The text of the Final Rule actually claims that women who do not use contraception are at risk for becoming pregnant without realizing it, waiting too long to see a doctor, and drinking and smoking while unaware of their pregnancies. What the regulation is supposed to prevent, then, is health problems among heavy-drinking, chain-smoking women who have sex without using contraception and don’t realize they might get pregnant — women that will presumably become models of responsibility once birth control is free to everyone.
In its original proposal that health insurance companies issue policies for free, the HHS claimed that doing so would be “cost-neutral” for insurance companies because they would not have to pay for pregnancy and delivery — as if American women who have no contraception insurance but want contraception haven’t just gone ahead and bought it on their own, thus costing insurance companies nothing.
And now, the text of the final Rule makes the bizarre claim that free sterilization for all will help the beleaguered American economy:
Covering contraceptives also yields significant cost-savings. A 2000 study estimated that it would cost 15 to 17 percent more not to provide coverage in employee health plans than to provide such coverage, after accounting for both the direct medical costs of pregnancy and the indirect costs, such as employee absence.

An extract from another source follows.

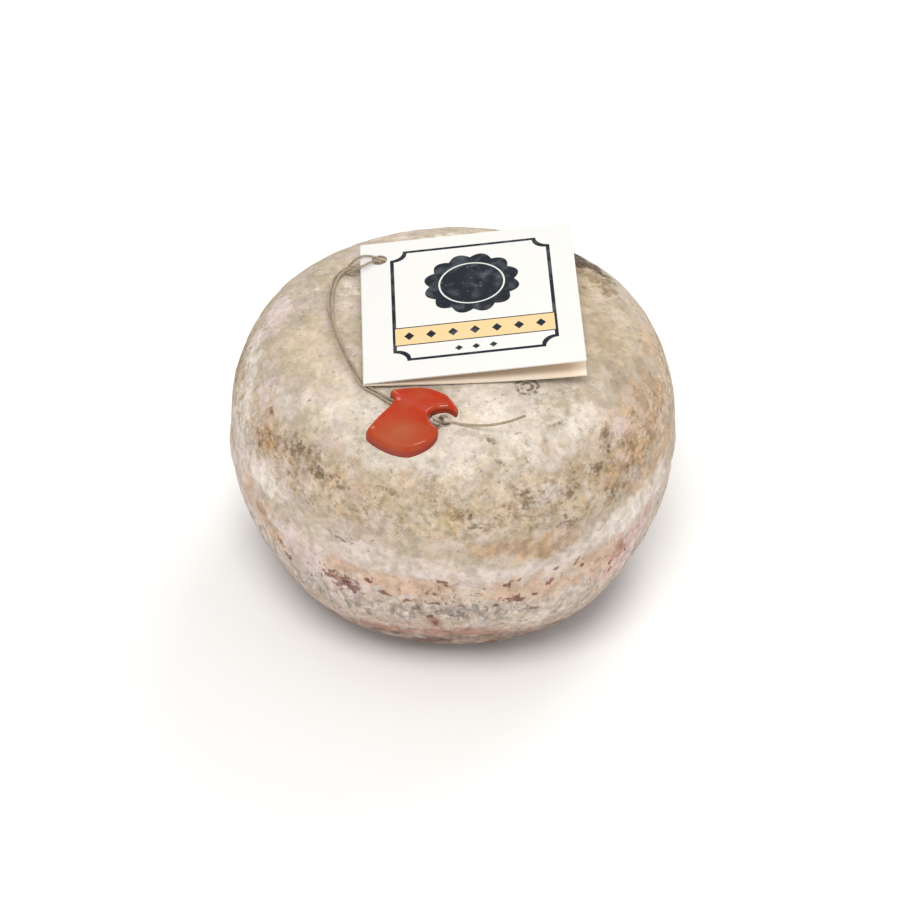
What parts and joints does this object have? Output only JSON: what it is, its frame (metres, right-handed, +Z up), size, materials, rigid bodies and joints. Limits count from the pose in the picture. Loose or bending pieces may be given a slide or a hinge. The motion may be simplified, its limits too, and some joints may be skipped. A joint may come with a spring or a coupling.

And so the strange spectacle of the United States government attempting to sterilize as many women as possible while ignoring the religious freedom rights of all Americans goes on. Dozens of law suits are crawling through American courts, dozens of US officials are pretending there is no opposition to their plans, and no one is asking the obvious question: Why do this? Whose interest is it in to make sure that American women are sterile for most, if not all, of their lives? What end is this a strategy to reach?
Before the amendment about women was made to the amendment about children on the 2000-page Affordable Care Act, most American women were using, or had used, contraception. It is available in some form on every street corner and at every price point, from a tubal ligation performed at a hospital to a pack of condoms from the local drug store. Clinics dispense pills and condoms for reduced costs, and even for free — and in the case of the administration’s beloved Planned Parenthood, we already pay for it through our taxes. If “family planning” were really a goal of the government, sending every household in the country a pack of condoms a couple of times a year would be far cheaper.
But if that’s not the purpose of the law, then what is? Why require devout religious people to pay for drugs and services that no one in the country had a problem getting? Cui bono — who benefits?
That’s the real question in this long, strange trip with the HHS, and the time has long since past to start asking it.